== Description of the task ==
Take the lines from the beginning of the data below through the line holding "0.93, 0.5, 0.00015)" and return exactly those.

Supplied information start

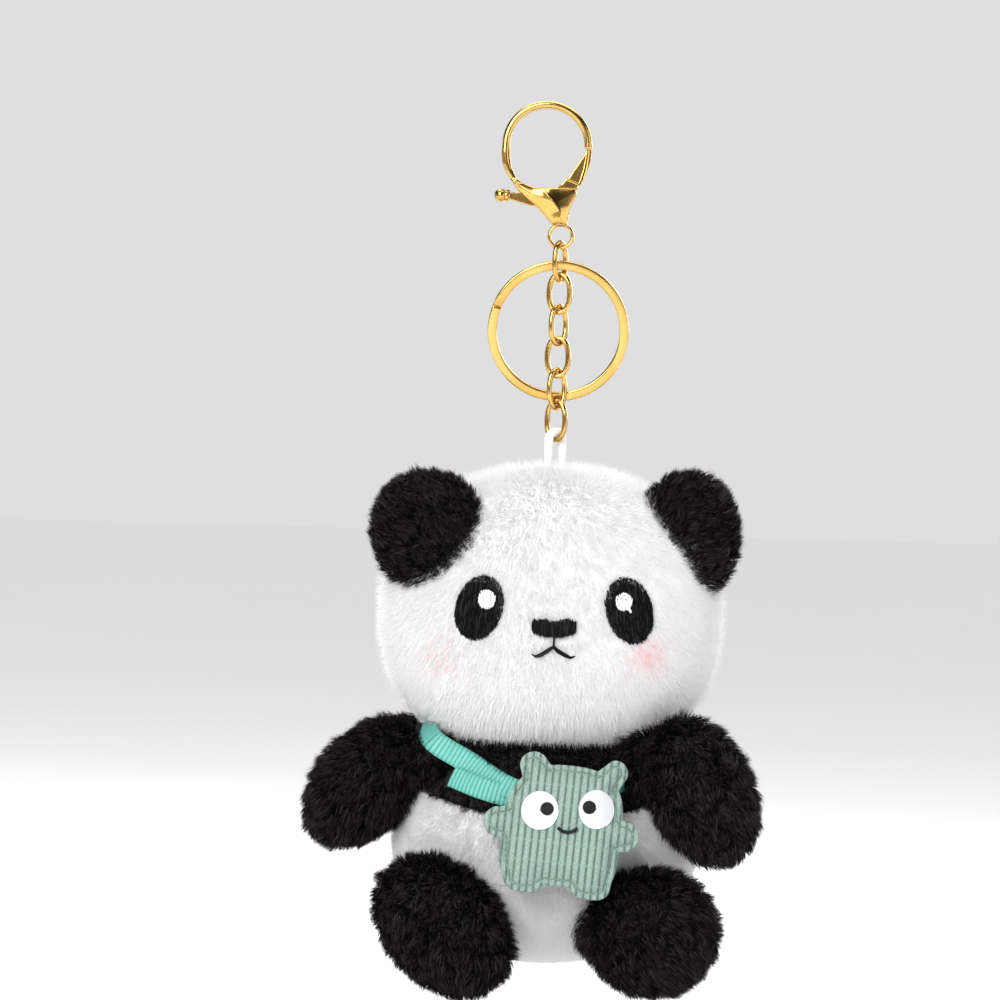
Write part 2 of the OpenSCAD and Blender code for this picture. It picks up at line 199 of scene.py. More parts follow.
GOLD = textured("gold", (0.53, 0.32, 0.085), (0.64, 0.42, 0.14), 120, 0.15, 0.08, 700,
                metallic=1.0, rough_spread=0.05)
STEEL = textured("steel", (0.42, 0.42, 0.43), (0.6, 0.6, 0.6), 300, 0.3, 0.1, 900,
                 metallic=1.0)
WHITE_CLOTH = textured("white_cloth", (0.84, 0.84, 0.85), (0.90, 0.90, 0.91), 200, 0.9,
                       0.5, 2500, sheen=0.4, rough_spread=0.05)
BLACK_CLOTH = textured("black_cloth", (0.004, 0.0035, 0.004), (0.010, 0.008, 0.009), 300,
                       0.9, 0.6, 2500, sheen=0.02, rough_spread=0.05)
CORD_WHITE = textured("cord_white", (0.78, 0.78, 0.80), (0.88, 0.88, 0.89), 400, 0.38,
                      0.3, 3000, sheen=0.3)
STITCH_BASE = textured("stitch_base", (0.004, 0.004, 0.004), (0.012, 0.012, 0.012), 500,
                       0.85, 0.6, 3000, rough_spread=0.05)
PRINT_WHITE = textured("print_white", (0.59, 0.60, 0.64), (0.63, 0.64, 0.68), 500, 0.5,
                       0.3, 2500)
PRINT_BLACK = textured("print_black", (0.008, 0.008, 0.008), (0.016, 0.016, 0.016), 500,
                       0.45, 0.3, 2500)
MINT_RIB = knitted("mint_rib", (0.20, 0.31, 0.27), (0.37, 0.51, 0.455), (0.11, 0.17, 0.15))
for printed in (PRINT_BLACK, STITCH_BASE):
    printed.node_tree.nodes["Principled BSDF"].inputs["Specular IOR Level"].default_value = 0.12
MINT_SEAM = textured("mint_seam", (0.15, 0.235, 0.20), (0.22, 0.32, 0.28), 500, 0.9, 0.8,
                     2200, sheen=0.1, rough_spread=0.05)
RIBBON = ribbed("ribbon", (0.045, 0.29, 0.24), (0.14, 0.50, 0.43), 0.93, 0.5, 0.00015)

FUR_WHITE = [plain("fur_white_a", (0.90, 0.90, 0.91), 0.75, 0.3),
             plain("fur_white_b", (0.84, 0.84, 0.85), 0.8, 0.3),
             plain("fur_pink_a", (0.93, 0.50, 0.52), 0.8, 0.2),
             plain("fur_pink_b", (0.93, 0.72, 0.73), 0.8, 0.2)]
FUR_BLACK = [plain("fur_black", (0.0022, 0.0020, 0.0024), 0.6, specular=0.07),
             plain("fur_black_b", (0.0055, 0.0045, 0.0052), 0.65, specular=0.1),
             # the lighter tip tone is partly brown fibre tips and partly painted sheen on the
             # black pile
             plain("fur_tip_brown_and_sheen", (0.042, 0.031, 0.035), 0.7, 0.02, specular=0.2)]
THREAD_BLACK = [plain("thread_black_a", (0.003, 0.003, 0.004), 0.45, specular=0.1),
                plain("thread_black_b", (0.008, 0.008, 0.009), 0.5, specular=0.2)]
THREAD_WHITE = [plain("thread_white_a", (0.93, 0.93, 0.94), 0.5, 0.1),
                plain("thread_white_b", (0.85, 0.85, 0.86), 0.5, 0.1)]
THREAD_MINT = [plain("thread_mint", (0.26, 0.39, 0.34), 0.7, 0.1)]
THREAD_GREY = [plain("thread_grey", (0.22, 0.24, 0.24), 0.7, 0.2)]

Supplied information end

== Solved problem ==
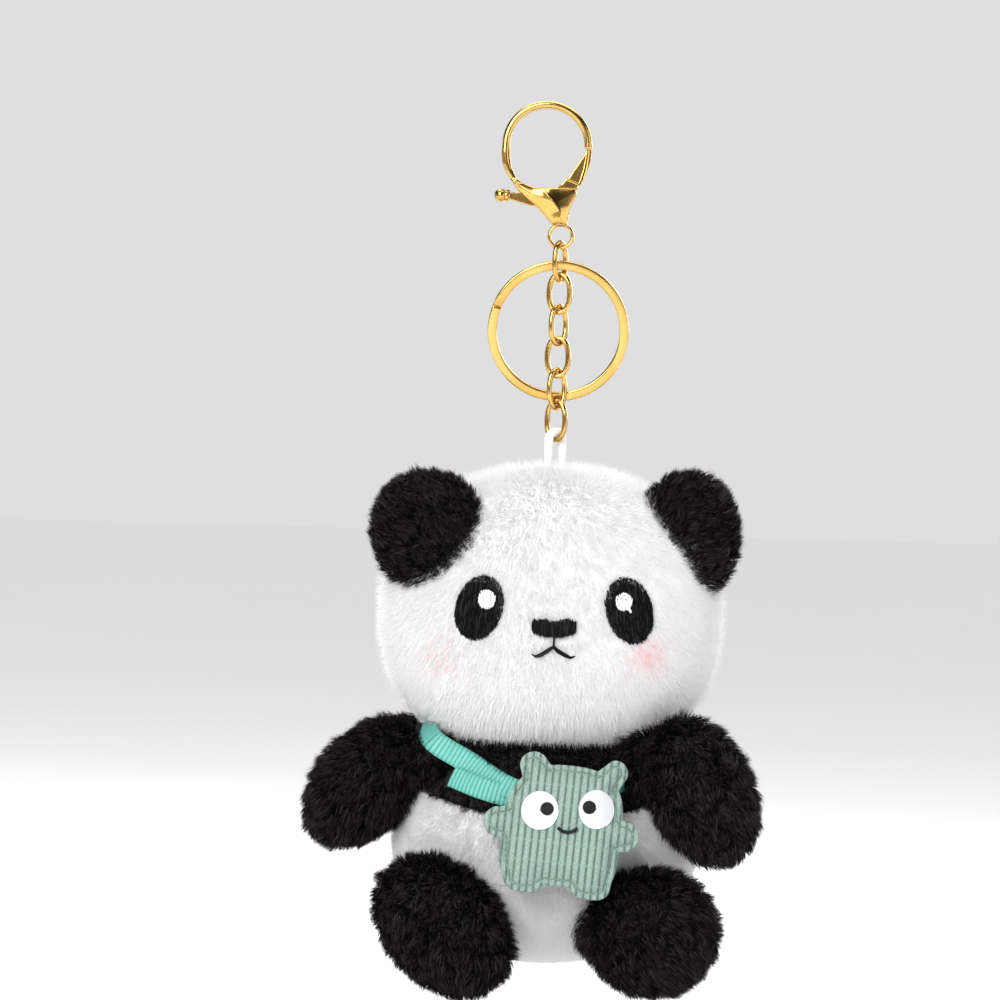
Write part 2 of the OpenSCAD and Blender code for this picture. It picks up at line 199 of scene.py. More parts follow.
GOLD = textured("gold", (0.53, 0.32, 0.085), (0.64, 0.42, 0.14), 120, 0.15, 0.08, 700,
                metallic=1.0, rough_spread=0.05)
STEEL = textured("steel", (0.42, 0.42, 0.43), (0.6, 0.6, 0.6), 300, 0.3, 0.1, 900,
                 metallic=1.0)
WHITE_CLOTH = textured("white_cloth", (0.84, 0.84, 0.85), (0.90, 0.90, 0.91), 200, 0.9,
                       0.5, 2500, sheen=0.4, rough_spread=0.05)
BLACK_CLOTH = textured("black_cloth", (0.004, 0.0035, 0.004), (0.010, 0.008, 0.009), 300,
                       0.9, 0.6, 2500, sheen=0.02, rough_spread=0.05)
CORD_WHITE = textured("cord_white", (0.78, 0.78, 0.80), (0.88, 0.88, 0.89), 400, 0.38,
                      0.3, 3000, sheen=0.3)
STITCH_BASE = textured("stitch_base", (0.004, 0.004, 0.004), (0.012, 0.012, 0.012), 500,
                       0.85, 0.6, 3000, rough_spread=0.05)
PRINT_WHITE = textured("print_white", (0.59, 0.60, 0.64), (0.63, 0.64, 0.68), 500, 0.5,
                       0.3, 2500)
PRINT_BLACK = textured("print_black", (0.008, 0.008, 0.008), (0.016, 0.016, 0.016), 500,
                       0.45, 0.3, 2500)
MINT_RIB = knitted("mint_rib", (0.20, 0.31, 0.27), (0.37, 0.51, 0.455), (0.11, 0.17, 0.15))
for printed in (PRINT_BLACK, STITCH_BASE):
    printed.node_tree.nodes["Principled BSDF"].inputs["Specular IOR Level"].default_value = 0.12
MINT_SEAM = textured("mint_seam", (0.15, 0.235, 0.20), (0.22, 0.32, 0.28), 500, 0.9, 0.8,
                     2200, sheen=0.1, rough_spread=0.05)
RIBBON = ribbed("ribbon", (0.045, 0.29, 0.24), (0.14, 0.50, 0.43), 0.93, 0.5, 0.00015)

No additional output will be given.